Il y a , dans la Cie, deux contrats de professionnalisation, Baptiste et Sam, tous les deux futurs porteurs au coréen, mais qui, dans le cadre de leur contrat ont aussi des heures de technique à effectuer.
Évidemment, je me retrouve chef d'équipe, pour des travaux plus "intéressants "les uns que les autres: Nettoyage et rangements des containers de la Cie, qu'on pense qu'il ont été remplis à la pelle, portes en haut, tellement c'est le bordel là-dedans, les techniciens nous ayant précédé n'avaient pas la fibre de l'ordre!; triage des boulons, en vrac par milliers, qu'il faut ranger par taille, diamètre, solidité, les écrous, les rondelles, et nous avons notre hymne quand nous sommes à la tâche (d'après le poinçonneur des lilas, de Gainsbarre):
" Des boulons, des boulons, encore des boulons"
" Des boulons, des boulons, toujours des boulons"
" Des boulons de seize,"
" Des boulons de treize"
" Ch'suis le trieur de boulons"
" J'en ai des moches et des pas ronds"
" Et faut qu'je trouve des rondelles"
" Même si elles sont pas belles"
" Et des écrous des gros écrous des p'tits écrous"
Baptiste et Sam ont en vite marre de ces heures techniques et préfèrent grimper au coréen pour apprendre leur art! Ce qui crée quelques frictions entre eux et Jean-MI...
De temps en temps, au fil des semaines, j'ai une ou une demi journée de repos, et j'en profite pour aller à la plage des Jonquets, plage classée officiellement naturiste, à une heure de marche du cirque. j'y passe la journée, avec mon casse-croûte et mes bouteilles d'eau que je congèle avant de partir, de façon à avoir de l'eau fraiche pour le retour.

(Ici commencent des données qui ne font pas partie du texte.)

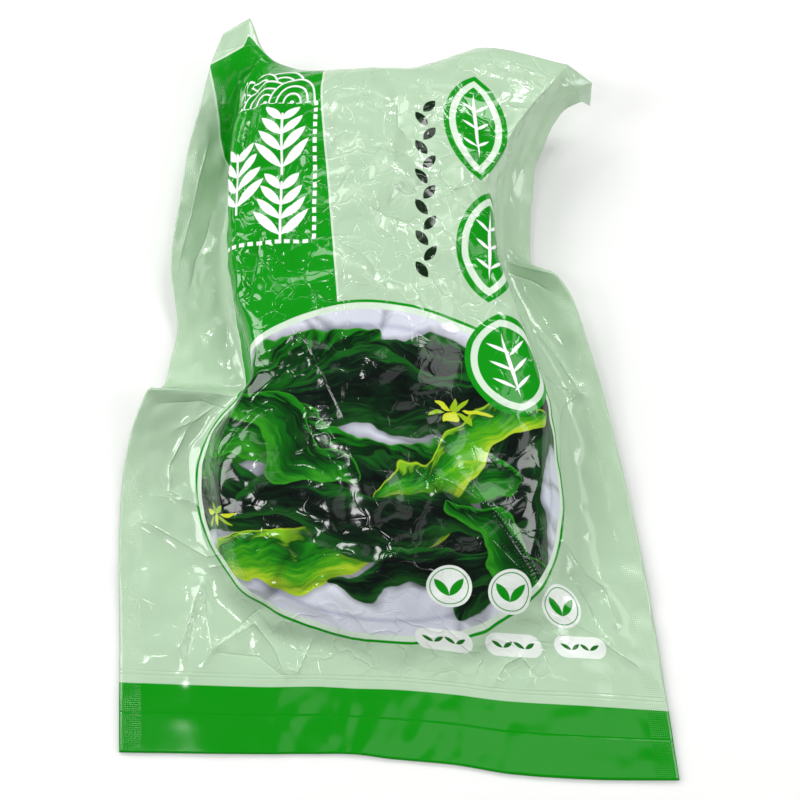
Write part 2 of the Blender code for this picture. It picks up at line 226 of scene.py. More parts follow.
# Kelp blades of the picture, back to front: (middle, turn, half length, half width, sway,
# wavelength, tones across the blade)
DARK_BLADE = (
    (0.0, "#164C18"), (0.3, "#08240F"), (0.55, "#040907"), (0.8, "#0C2614"), (1.0, "#145816"),
)
GREEN_BLADE = (
    (0.0, "#2F8C1A"), (0.3, "#0E6610"), (0.55, "#07400D"), (0.8, "#032009"), (1.0, "#167A12"),
)
BRIGHT_BLADE = (
    (0.0, "#A9C82A"), (0.3, "#55A818"), (0.6, "#1F8612"), (0.85, "#0C4F10"), (1.0, "#79B41E"),
)
KELP_STRIPS = (
    ((75, 165), 35, 60, 18, 5, 70, GREEN_BLADE), ((165, 168), -25, 56, 17, 6, 60, DARK_BLADE),
    ((120, 165), 5, 76, 18, 6, 80, DARK_BLADE), ((70, 112), -20, 52, 17, 5, 60, DARK_BLADE),
    ((184, 118), 72, 60, 15, 6, 75, DARK_BLADE), ((110, 138), -12, 80, 16, 7, 90, GREEN_BLADE),
    ((150, 105), -30, 62, 17, 6, 66, DARK_BLADE), ((92, 94), 14, 62, 12, 5, 70, BRIGHT_BLADE),
    ((162, 142), 34, 44, 9, 5, 50, BRIGHT_BLADE), ((118, 114), -5, 60, 14, 6, 72, DARK_BLADE),
    ((84, 150), -38, 40, 11, 4, 46, GREEN_BLADE), ((146, 90), 12, 45, 9, 4, 52, DARK_BLADE),
    ((178, 100), -50, 34, 8, 3, 40, GREEN_BLADE),
)

# How dark the soft shadow round a blade is, and the two small sprigs: middle and turn
SHADOW = 0.7
SPRIGS = (((160.0, 160.0), 10.0), ((54.0, 112.0), 30.0))
SPRIG_LEAVES = 7
SPRIG_TURN = 51.0

# How far the blades and sprigs are pushed out of line, in millimetres, and the waves of that
# push per millimetre
PUSH = 12.0
PUSH_WAVES = 0.036

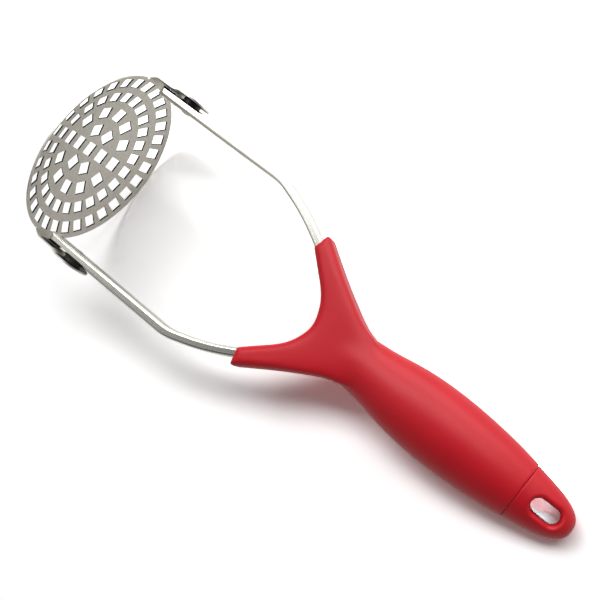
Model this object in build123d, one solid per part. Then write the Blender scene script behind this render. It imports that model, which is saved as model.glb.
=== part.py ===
from build123d import *
from copy import copy
from math import atan2, degrees, sqrt
import os

# Folding masher of stainless sheet and bar with a moulded two-tine handle.
#
# Every piece is drawn in the tool's own axes: +X runs from the disc to the butt
# along the handle, Y runs from arm to arm, Z is the depth. X = 0 is the plane of
# the disc's rim. The finished tool is then laid on its side, on the disc's rim and
# the underside of the grip, with the origin below the middle of its bounding box.

# ---- Mashing disc: a domed, pierced sheet with two folded ears ----
DISC_R = 45.0  # rim radius
DOME_H = 9.7  # height of the dome over the rim plane
SHEET_T = 0.8  # thickness of the disc and its ears
CENTRE_HOLE = 6.5  # square hole in the middle
# rings of square holes, each hole with one side facing the centre
HOLE_INSETS = (34.3, 23.9, 14.1, 4.95)  # from the rim to each ring's middle
HOLE_COUNTS = (6, 12, 24, 30)
HOLE_SIDES = (6.5, 6.3, 5.5, 5.5)

# ---- Ears ----
EAR_OUT = 1.9  # outer face of the folded strip, outside the rim
ROOT_HALF = 10.5  # half width of the flange where it leaves the rim
STRIP_HALF = 7.1  # half width of the strip at the fold
EAR_R = 8.8  # rounded end of the ear
EAR_BEND_R = 0.9  # inside radius of the fold
JOGGLE = 1.1  # outward step of the ear, to clear the washer
JOGGLE_X = 11.0  # where the step starts
JOGGLE_L = 3.0  # length of the step
NOTCH_R = 0.6  # relief notches in the rim on each side of a flange
NOTCH_DEPTH = 0.5  # how far the notches' centres lie inside the rim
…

Un jour, alors que je mange ma boite de sardine, un albatros est venu me piquer ma boite!
Des sardines au piment, mais ça n'a pas l'air de le déranger!
Les répétitions avancent, les artistes sont de plus en plus sûrs d'eux et donc performants, l'ensemble commence à ressembler à quelque chose.
Puis c'est la fête!
Gino s'est mit aux fourneaux pour nous concocter un menu digne des grands chef! Régalades, rigolades, une bien belle soirée agrémentée par un tour de chant de Maryvette, un concert avec bob au piano, Olivier à la flûte, Jean-Charles à la guitare, et bien sûr Maryvette au chant
Le climat de la Seyne est propice au travail extérieur, j'entreprends de réparer la sono de la Cie: achat de divers outils, pièces et câbles, et je démonte la console de son sous les cannisses, et le regard de Jean-Mi, intéressé par mon mode opératoire, le fer à souder d'une main et la loupe de l'autre( ben oui, à mon âge il me faut une loupe pour électroniquer!).
Comme les meilleures choses ont une fin, il me faut rentrer dans ma Lorraine natale, rejoindre Estelle qui s'impatiente, mais d'ors et déjà rendez-vous est prit pour mon retour au cirque en septembre pour la suite des événements.